What’s the difference between AI that enriches alerts and AI that just triages them?

Enrichment means AI proactively adds context to an alert before an analyst sees it — decoding obfuscated scripts, cross-referencing the MITRE ATT&CK framework, pulling user authentication history, checking whether the IP address is associated with known threat actors, and summarizing what similar activity looked like in the past. Triage means AI simply sorts alerts by priority. Both are useful, but enrichment delivers significantly more value because it reduces the time analysts spend gathering information manually and gives them what they need to make a faster, better-informed decision. Leading MDR providers build AI that does both.

How does machine learning get better over time in an MDR context?

Every decision an analyst makes — closing an alert as a false positive, escalating to a full investigation, or declaring a true positive — feeds back into the machine learning models that power triage and classification. This creates a continuous feedback loop where expert human judgment trains the AI to become more accurate over time. At the same time, similarity detection allows AI to surface patterns it has recognized across the broader customer base, meaning the models benefit from collective knowledge rather than just individual environment history. The more real-world data the models are exposed to, the more precise their classifications become.

How do I evaluate whether an MDR provider’s AI is actually sophisticated?

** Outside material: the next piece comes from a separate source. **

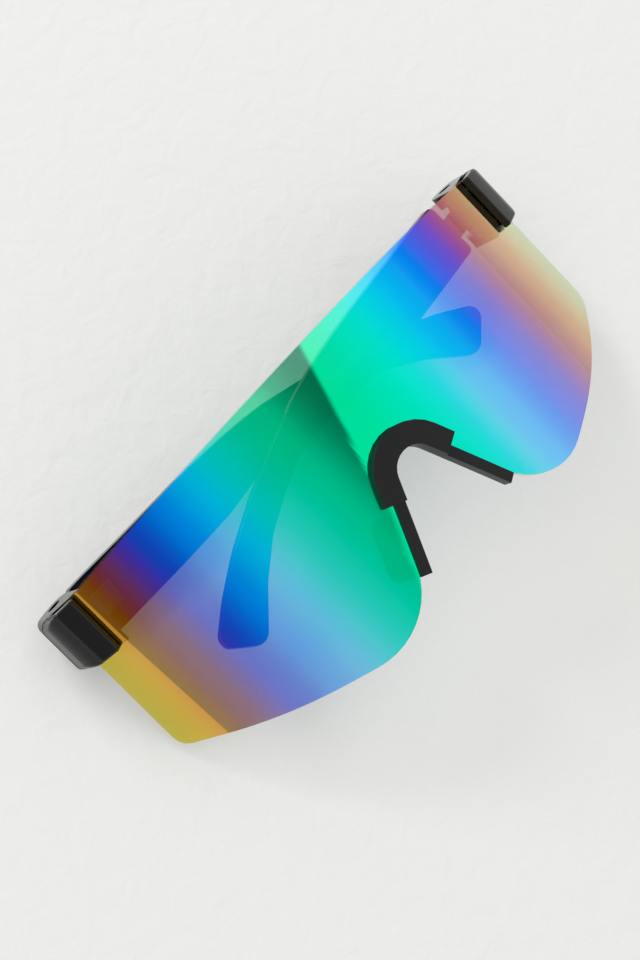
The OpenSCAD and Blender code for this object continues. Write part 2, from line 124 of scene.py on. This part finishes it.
@dataclass(frozen=True)
class Worn:
    """The axes of the glasses as worn, found from the frame's two hinges.

    Attributes:
        origin: the foremost point of the lens's front, level with the datum.
        across: towards the right end.
        back: towards the head.
        up: towards the brow.
    """

    origin: Vector
    across: Vector
    back: Vector
    up: Vector

    @classmethod
    def from_joints(cls, joints: list, hinge_back: float, hinge_up: float) -> "Worn":
        """Works the axes out.

        Args:
            joints: the frame's joints, the left hinge first.
            hinge_back: how far the hinges are behind the lens's foremost line.
            hinge_up: the height of the hinges' middle over the datum.

        Returns:
            The axes.
        """
        left, right = (Vector(joint["pos_m"]) for joint in joints)
        across = (right - left).normalized()
        up = Vector(joints[0]["axis"]).normalized()
        back = up.cross(across).normalized()
        origin = (left + right) / 2 - back * hinge_back - up * hinge_up
        return cls(origin, across, back, up)

    def local(self, point: Vector) -> Vector:
        """Turns a point of the frame into one across, back and up."""
        offset = point - self.origin
        return Vector((offset.dot(self.across), offset.dot(self.back), offset.dot(self.up)))


class Tree:
    """A material's or world's node tree, with short calls for what the finishes use."""

    def __init__(self, tree: bpy.types.NodeTree) -> None:
        """Takes a node tree over and empties it."""
        self.tree = tree
        tree.nodes.clear()

    def node(self, kind: str, inputs: dict | None = None, **settings: str) -> bpy.types.Node:
        """Adds a node.

        Args:
            kind: its type, without the ShaderNode in front.
            inputs: by socket name or number, a value or another node's output.
            settings: properties of the node itself.

        Returns:
            The node.
        """
        made = self.tree.nodes.new("ShaderNode" + kind)
        for name, value in settings.items():
            setattr(made, name, value)
        for name, value in (inputs or {}).items():
            if isinstance(value, Socket):
                self.tree.links.new(value, made.inputs[name])
            else:
                made.inputs[name].default_value = value
        return made

    def math(self, operation: str, first: Feed, second: Feed) -> Socket:
        """Adds a Math node.

        Args:
            operation: what it works out.
            first: a value or another node's output.
            second: the same.

        Returns:
            Its output.
        """
        return self.node("Math", {0: first, 1: second}, operation=operation).outputs[0]

    def span(self, value: Feed, was: tuple, becomes: tuple, **settings: str) -> Socket:
        """Adds a Map Range node.

        Args:
            value: what it reads.
            was: the ends of the range that it reads.
            becomes: the ends of the range that it gives.
            settings: properties of the node itself.

        Returns:
            Its output.
        """
        ends = {"From Min": was[0], "From Max": was[1], "To Min": becomes[0], "To Max": becomes[1]}
        return self.node("MapRange", {"Value": value, **ends}, **settings).outputs["Result"]

    def noise(self, scale: float, detail: float, distortion: float = 0.0) -> Socket:
        """Adds noise that stays in place on its piece.

        Args:
            scale: its lumps to a metre.
            detail: how many finer layers it has.
            distortion: how far its lumps are swirled.

        Returns:
            Its output.
        """
        place = self.node("TexCoord").outputs["Object"]
        return self.node("TexNoise", {"Vector": place, "Scale": scale, "Detail": detail,
                                      "Distortion": distortion}).outputs["Fac"]

    def patches(self, scale: float, detail: float, becomes: tuple) -> Socket:
        """Adds noise whose usual range is stretched over another.

        Args:
            scale: its lumps to a metre.
            detail: how many finer layers it has.
            becomes: the ends of the range that it gives.

        Returns:
            Its output.
        """
        return self.span(self.noise(scale, detail), NOISE_RANGE, becomes)

    def bump(self, height: Socket, strength: float, depth: float) -> Socket:
        """Adds a relief.

        Args:
            height: the output that it follows.
            strength: how much of it shows.
            depth: how deep it is, in metres.

        Returns:
            The normal that shows it.
        """
        return self.node("Bump", {"Height": height, "Strength": strength,
                                  "Distance": depth}).outputs["Normal"]

    def mix(self, share: Feed, first: Feed, second: Feed) -> Socket:
        """Adds a mix of two colours and returns its output."""
        return self.node("MixRGB", {"Fac": share, "Color1": first,
                                    "Color2": second}).outputs["Color"]

    def blend(self, share: Feed, first: bpy.types.Node, second: bpy.types.Node) -> Socket:
        """Adds a mix of two shaders and returns its output."""
        return self.node("MixShader", {"Fac": share, 1: first.outputs[0],
                                       2: second.outputs[0]}).outputs["Shader"]

    def ramp(self, value: Feed, stops: list, smooth: bool = True) -> Socket:
        """Adds a colour ramp.

        Args:
            value: what it reads.
            stops: pairs of a place from 0 to 1 and a colour.
            smooth: eased between the stops, or straight.

        Returns:
            Its colour.
        """
        made = self.node("ValToRGB", {"Fac": value})
        ramp = made.color_ramp
        ramp.interpolation = "CARDINAL" if smooth else "LINEAR"
        ready = len(ramp.elements)
        for index, (place, colour) in enumerate(stops):
            element = ramp.elements[index] if index < ready else ramp.elements.new(place)
            element.position = place
            element.color = (*colour, 1)
        return made.outputs["Color"]

    def output(self, shader: Socket) -> None:
        """Joins a shader to the surface."""
        self.node("OutputMaterial", {"Surface": shader})


def srgb(red: int, green: int, blue: int) -> tuple:
    """Makes a colour as written on screen linear, by the standard's curve."""
    return tuple(c / 12.92 if c <= 0.04045 else ((c + 0.055) / 1.055) ** 2.4
                 for c in (red / 255, green / 255, blue / 255))


def new_material(name: str) -> tuple[bpy.types.Material, Tree]:
    """Makes an empty node material and its tree."""
    material = bpy.data.materials.new(name)
    material.use_nodes = True
    return material, Tree(material.node_tree)


def show(name: str, data: bpy.types.ID) -> bpy.types.Object:
    """Puts a mesh, a lamp or a camera into the scene under a name."""
    shown = bpy.data.objects.new(name, data)
    bpy.context.scene.collection.objects.link(shown)
    return shown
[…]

Ask for specifics rather than accepting general claims. Good questions include: What percentage of alerts does your AI handle end-to-end versus routing to analysts? How do you prevent AI from auto-closing high-impact alerts without human review? What safeguards exist if the AI misclassifies something? How does analyst feedback flow back into model improvement? Providers with genuinely mature AI implementations will answer these concretely — describing classification model types, feedback mechanisms, quality assurance sampling, and protective guardrails. Vague answers about “using AI” or “machine learning-powered detection” without specifics are a signal to probe further.